Goal: Reproduce all of the material word for word.

Data block:
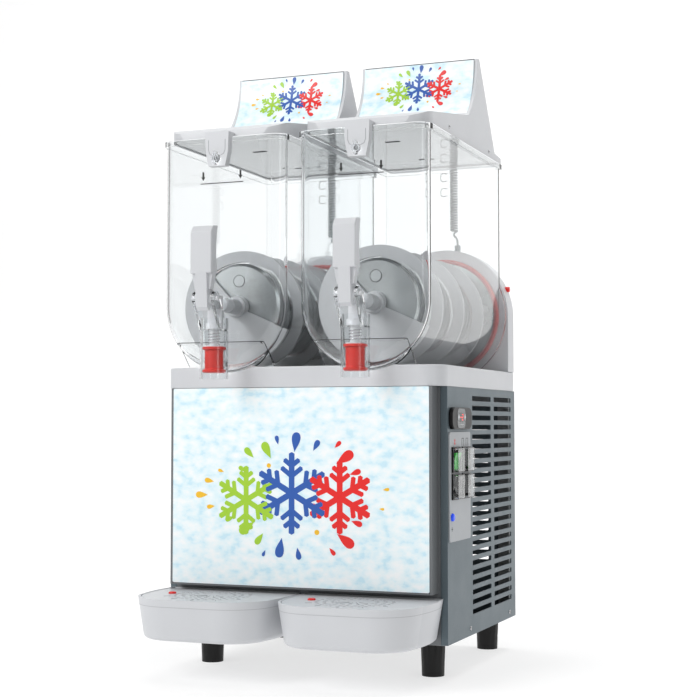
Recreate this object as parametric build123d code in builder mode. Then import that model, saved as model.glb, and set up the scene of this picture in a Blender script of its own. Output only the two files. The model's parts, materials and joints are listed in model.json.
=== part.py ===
"""Twin-bowl countertop slush machine, each piece in its own STEP file.

Millimetres. X runs across the machine, -Y is the front, +Z is up from the floor.
The origin is on the floor, under the middle of the machine.
"""
import os
from math import atan2, cos, degrees, radians, sin, sqrt

from build123d import *

os.makedirs("parts", exist_ok=True)

# Cabinet
WIDTH = 390.0
DEPTH = 319.0
FRONT = -90.0
REAR = FRONT + DEPTH
FLOOR_GAP = 46.0
FOOT_X = 158.0
FOOT_Y = (-38.0, 210.0)
DECK_UNDER = 370.0
DECK_TOP = 397.0
PROUD = 25.0
SHEET = 1.5
FIT = 0.3

# Bowls, evaporators and augers share one level axis on each side
BOWL_X = 97.5
AXIS_Z = 478.0
BOWL_R = 87.0
BOWL_WALL = 3.0
BOWL_FRONT = FRONT - 48.0
BOWL_REAR = REAR - 38.0
BOWL_CORNER = 16.0
RIM_Z = 697.0
RING_R = 96.0
RING_REAR = 196.0
DRUM_R = 59.0
DRUM_FRONT = -84.0
SHAFT_R = 6.0
RUNNING = 0.05
AUGER_R = 76.5
AUGER_INNER_R = 61.5
AUGER_FRONT = -90.0
PLATE_THICK = 5.0
NOSE_FRONT = -117.5
SHAFT_TIP = -126.0
AUGER_PITCH = 91.0
AUGER_TURNS = 2.8
BLADE_START_DEG = 157.0
PLATE_OPENING_DEG = (-24.0, 54.0, 132.0)

# Tap
TAP_Y = -158.0
TAP_R = 18.3
TAP_BORE_R = 15.3
TAP_BOTTOM = 380.0
TAP_TOP = 458.0
PIVOT_Y = -182.0
PIVOT_Z = 482.0
ARM = 24.0
HALF_STROKE_DEG = 18.5
ROLLER_R = 4.0
BRIDGE_Z = 441.5

# Lid
LID_HALF = 85.0
LID_FRONT = -136.0
LID_REAR = 213.0
LID_Z = RIM_Z + FIT
LID_WALL = 3.0
TOPPER_TOP = 830.0
LEDGE_FRONT = 196.0

# Drip trays
TRAY_TOP = 104.5
TRAY_BOTTOM = 52.0
TRAY_FRONT = -229.0
TRAY_REAR = FRONT - 0.5
GRILLE_REAR = -106.5
FLOAT_DX = -58.0
FLOAT_Y = -158.5

# Controls on the right flank
SWITCH_Y = (-63.0, -21.0)
SWITCH_Z = (277.0, 243.0)
PLATE_X = WIDTH / 2 + 2.0
ROCKER_TILT = 10.0

SIDES = {"left": -1, "right": 1}


def save(name, piece):
    """Label a finished piece and write it to its own file."""
    piece.label = name
    export_step(piece, f"parts/{name}.step")


def facing(y):
    """Sketch plane that faces the front at depth y, with local x = X and local y = Z."""
    return Plane.XZ.offset(-y)


def block(x, y, z, mode=Mode.ADD):
    """Box between two limits on each axis."""
    with Locations(((x[0] + x[1]) / 2, (y[0] + y[1]) / 2, (z[0] + z[1]) / 2)):
        Box(x[1] - x[0], y[1] - y[0], z[1] - z[0], mode=mode)


def rod(start, direction, radius, length, mode=Mode.ADD):
    """Cylinder that begins at a point and runs along a direction."""
    with Locations(Plane(origin=start, z_dir=direction)):
        Cylinder(radius, length, align=(Align.CENTER, Align.CENTER, Align.MIN), mode=mode)


def turned(x, profile, mode=Mode.ADD):
    """Ring or drum about the bowl axis at x; profile is (y, radius) pairs."""
    outline = Wire.make_polygon([(x, y, AXIS_Z + r) for y, r in profile])
    revolve(Face(outline), axis=Axis((x, 0, AXIS_Z), (0, 1, 0)), mode=mode)


# ---------------------------------------------------------------- cabinet

def chassis():
    """Base pan with upturned edges, four corner uprights and two top rails."""
    half = WIDTH / 2 - SHEET - 0.4
    y0 = FRONT + SHEET + 0.4
    y1 = REAR - 2 * SHEET - 0.6
    top = DECK_UNDER - 0.4
    leg = 22.0
    with BuildPart() as piece:
        block((-half, half), (y0, y1), (FLOOR_GAP, FLOOR_GAP + 2))
        for side in SIDES.values():
            edge = side * half
            wall = tuple(sorted((edge, edge - side * 2)))
            foot = tuple(sorted((edge, edge - side * leg)))
            block(wall, (y0, y1), (FLOOR_GAP, FLOOR_GAP + leg))
            for y in (y0, y1 - 2):
                block(foot, (y, y + 2), (FLOOR_GAP, top))
            block(wall, (y1 - leg, y1), (FLOOR_GAP, top))
        for y in (y0, y1 - 2):
            block((-half, half), (y, y + 2), (top - leg, top))
    return piece.part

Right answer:
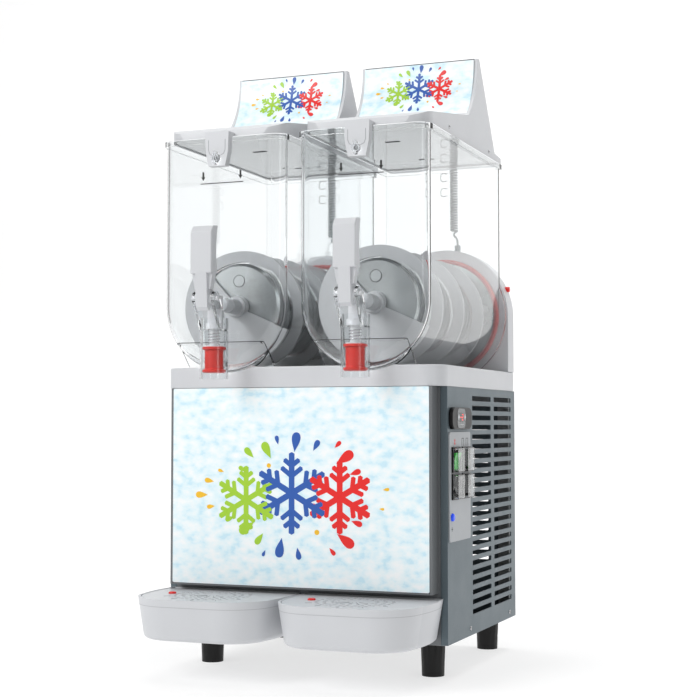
Recreate this object as parametric build123d code in builder mode. Then import that model, saved as model.glb, and set up the scene of this picture in a Blender script of its own. Output only the two files. The model's parts, materials and joints are listed in model.json.
=== part.py ===
"""Twin-bowl countertop slush machine, each piece in its own STEP file.

Millimetres. X runs across the machine, -Y is the front, +Z is up from the floor.
The origin is on the floor, under the middle of the machine.
"""
import os
from math import atan2, cos, degrees, radians, sin, sqrt

from build123d import *

os.makedirs("parts", exist_ok=True)

# Cabinet
WIDTH = 390.0
DEPTH = 319.0
FRONT = -90.0
REAR = FRONT + DEPTH
FLOOR_GAP = 46.0
FOOT_X = 158.0
FOOT_Y = (-38.0, 210.0)
DECK_UNDER = 370.0
DECK_TOP = 397.0
PROUD = 25.0
SHEET = 1.5
FIT = 0.3

# Bowls, evaporators and augers share one level axis on each side
BOWL_X = 97.5
AXIS_Z = 478.0
BOWL_R = 87.0
BOWL_WALL = 3.0
BOWL_FRONT = FRONT - 48.0
BOWL_REAR = REAR - 38.0
BOWL_CORNER = 16.0
RIM_Z = 697.0
RING_R = 96.0
RING_REAR = 196.0
DRUM_R = 59.0
DRUM_FRONT = -84.0
SHAFT_R = 6.0
RUNNING = 0.05
AUGER_R = 76.5
AUGER_INNER_R = 61.5
AUGER_FRONT = -90.0
PLATE_THICK = 5.0
NOSE_FRONT = -117.5
SHAFT_TIP = -126.0
AUGER_PITCH = 91.0
AUGER_TURNS = 2.8
BLADE_START_DEG = 157.0
PLATE_OPENING_DEG = (-24.0, 54.0, 132.0)

# Tap
TAP_Y = -158.0
TAP_R = 18.3
TAP_BORE_R = 15.3
TAP_BOTTOM = 380.0
TAP_TOP = 458.0
PIVOT_Y = -182.0
PIVOT_Z = 482.0
ARM = 24.0
HALF_STROKE_DEG = 18.5
ROLLER_R = 4.0
BRIDGE_Z = 441.5

# Lid
LID_HALF = 85.0
LID_FRONT = -136.0
LID_REAR = 213.0
LID_Z = RIM_Z + FIT
LID_WALL = 3.0
TOPPER_TOP = 830.0
LEDGE_FRONT = 196.0

# Drip trays
TRAY_TOP = 104.5
TRAY_BOTTOM = 52.0
TRAY_FRONT = -229.0
TRAY_REAR = FRONT - 0.5
GRILLE_REAR = -106.5
FLOAT_DX = -58.0
FLOAT_Y = -158.5

# Controls on the right flank
SWITCH_Y = (-63.0, -21.0)
SWITCH_Z = (277.0, 243.0)
PLATE_X = WIDTH / 2 + 2.0
ROCKER_TILT = 10.0

SIDES = {"left": -1, "right": 1}


def save(name, piece):
    """Label a finished piece and write it to its own file."""
    piece.label = name
    export_step(piece, f"parts/{name}.step")


def facing(y):
    """Sketch plane that faces the front at depth y, with local x = X and local y = Z."""
    return Plane.XZ.offset(-y)


def block(x, y, z, mode=Mode.ADD):
    """Box between two limits on each axis."""
    with Locations(((x[0] + x[1]) / 2, (y[0] + y[1]) / 2, (z[0] + z[1]) / 2)):
        Box(x[1] - x[0], y[1] - y[0], z[1] - z[0], mode=mode)


def rod(start, direction, radius, length, mode=Mode.ADD):
    """Cylinder that begins at a point and runs along a direction."""
    with Locations(Plane(origin=start, z_dir=direction)):
        Cylinder(radius, length, align=(Align.CENTER, Align.CENTER, Align.MIN), mode=mode)


def turned(x, profile, mode=Mode.ADD):
    """Ring or drum about the bowl axis at x; profile is (y, radius) pairs."""
    outline = Wire.make_polygon([(x, y, AXIS_Z + r) for y, r in profile])
    revolve(Face(outline), axis=Axis((x, 0, AXIS_Z), (0, 1, 0)), mode=mode)


# ---------------------------------------------------------------- cabinet

def chassis():
    """Base pan with upturned edges, four corner uprights and two top rails."""
    half = WIDTH / 2 - SHEET - 0.4
    y0 = FRONT + SHEET + 0.4
    y1 = REAR - 2 * SHEET - 0.6
    top = DECK_UNDER - 0.4
    leg = 22.0
    with BuildPart() as piece:
        block((-half, half), (y0, y1), (FLOOR_GAP, FLOOR_GAP + 2))
        for side in SIDES.values():
            edge = side * half
            wall = tuple(sorted((edge, edge - side * 2)))
            foot = tuple(sorted((edge, edge - side * leg)))
            block(wall, (y0, y1), (FLOOR_GAP, FLOOR_GAP + leg))
            for y in (y0, y1 - 2):
                block(foot, (y, y + 2), (FLOOR_GAP, top))
            block(wall, (y1 - leg, y1), (FLOOR_GAP, top))
        for y in (y0, y1 - 2):
            block((-half, half), (y, y + 2), (top - leg, top))
    return piece.part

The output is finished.